Dans le fameux Delta des Perles, dans la province du Guangdong entre Shenzen et Canton, région de rizières transformée en dix ans en premier centre manufacturier de la planète, les salaires, pourtant considérés parmi les meilleurs de Chine, atteignent 100 euros par mois, et les ouvriers n’ont que 9 jours de congés par an !
Pour ce qui est du chômage, il est devenu massif en Chine. Officiellement de 4,7%, il atteint jusqu’à 35% dans certaines régions comme le Liaoning. Fin 2003, on comptait 27 millions de prolétaires licenciés par les entreprises d’Etat, qui sont en totale faillite. Des millions d’emplois ont été supprimés dans les campagnes où les révoltes se multiplient et sont matées à la trique. Bilan : ce ne sont pas moins de 150 millions de paysans migrants qui s’entassent dans des bidonvilles aux portes des centres urbains de l’Est de la Chine, en quête d’un travail que la majorité d’entre eux n’aura pas.

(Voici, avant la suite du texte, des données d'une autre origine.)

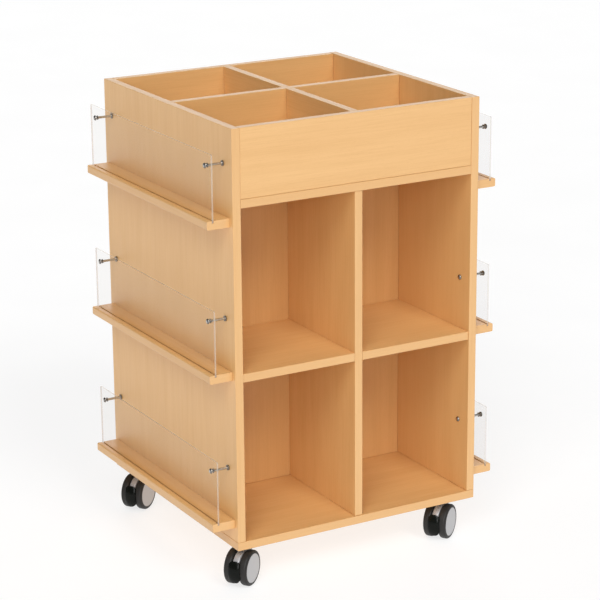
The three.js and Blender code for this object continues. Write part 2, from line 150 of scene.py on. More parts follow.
CAMERA_PLACE = (-2.452, -4.348, 2.058)
CAMERA_HEADING = math.radians(29.69)  # from +Y towards +X
CAMERA_TILT = math.radians(-16.99)
CAMERA_ROLL = math.radians(-0.46)
CAMERA_LENS = 137.15  # in millimetres, as the sensor's width is
CAMERA_SENSOR_WIDTH = 36.0

# ---- Looks -----------------------------------------------------------------------------------
# Scales are in features per metre. On the boards they run along the grain, then across it.
BOARD_GLOSS = 1.0
BEECH_BANDS = (2.2, 38.0, 38.0)
BEECH_LINES = (11.0, 520.0, 520.0)
BEECH_FLECKS = (120.0, 1300.0, 1300.0)
SHEET_MARKS = (60.0, 60.0, 60.0)
METAL_PATCHES = (180.0, 180.0, 180.0)
METAL_SCRATCHES = (400.0, 400.0, 6000.0)
DUST = (70.0, 70.0, 70.0)
FLOOR_MOTTLE = (3.0, 3.0, 3.0)
GLANCING_POWER = 5.0  # how late a clear sheet's reflection rises towards a glancing view

FLOOR_HALF_WIDTH = 40.0
FLOOR_THICKNESS = 0.02
FLOOR_TONES = ((0.30, 0.30, 0.30), (0.28, 0.28, 0.28))
FLOOR_ROUGHNESS = 0.9
FLOOR_GLOW = 0.74
WORLD_GLOW = 0.20
SUNS = (  # name, direction from the stand, strength, spread in degrees
    ("key_light", (-0.50, -0.50, 0.70), 1.12, 28),
    ("front_light", (0.05, -0.75, 0.66), 1.08, 22),
    ("low_light", (-0.55, -0.75, 0.30), 0.68, 22),
    ("back_light", (0.47, 0.83, 0.35), 0.40, 35),
)

SIDES = (("left", -1), ("right", 1))
LEVELS = ("bottom", "middle", "top")
ENDS = ("front", "rear")
PLACES = ("front_left", "front_right", "rear_left", "rear_right")
JOINTS = {joint["name"]: joint for joint in frame["joints"]}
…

Le système éducatif est laissé totalement à l’abandon et les conditions sanitaires sont terribles. Sans assurance maladie, avec des hôpitaux qui font prévaloir le régime des services de soins payants pour espérer rester eux-mêmes en activité, c’est une véritable catastrophe qui s’annonce. Les hépatites B et C touchent plus de 200 millions de Chinois ; un à deux millions d’entre eux sont séropositifs et, d’ici 6 ans, il est prévisible que 15 millions le seront. 550 millions de personnes sont infectées par la tuberculose, avec environ 200 000 décès par an.
Au niveau alimentaire, le chaos de la politique économique délirante de l’Etat chinois fait dangereusement baisser les réserves de céréales et désorganise totalement l’agriculture, tandis que les campagnes se vident. L’utilisation intensive des sols menace 80 millions d’hectares (sur 130 millions cultivables) de désertification. Tout cela ne peut que favoriser de futures pénuries aux conséquences catastrophiques.
L’environnement est saccagé par la combustion effrénée de charbon, comme par la construction de barrages gigantesques pour répondre à une demande d’électricité toujours croissante. Ainsi, la Chine est d’ores et déjà le deuxième producteur de gaz à effet de serre de la planète. La pollution urbaine est un fléau : 16 villes chinoises figurent parmi les 20 plus polluées de la planète.
Aussi, c’est un véritable désastre qui se déroule en Chine. Ce désastre ne saurait signifier un nouveau redémarrage du système vers une longue période de développement des forces productives mais est annonciateur d’un nouvel effondrement économique. Depuis l'entrée du capitalisme dans sa crise ouverte, la bourgeoisie nous a d'abord vanté les modèles du Brésil puis de l'Argentine, mais également des "nouveaux pays industrialisés" d'Asie. Elle nous a fait plus récemment miroiter le miracle de la "nouvelle économie" accouchée par l'internet. L'écroulement du dragon chinois ne tardera pas à montrer que l'envers de ces miracles, c'est la sombre réalité d'un capitalisme en pleine faillite.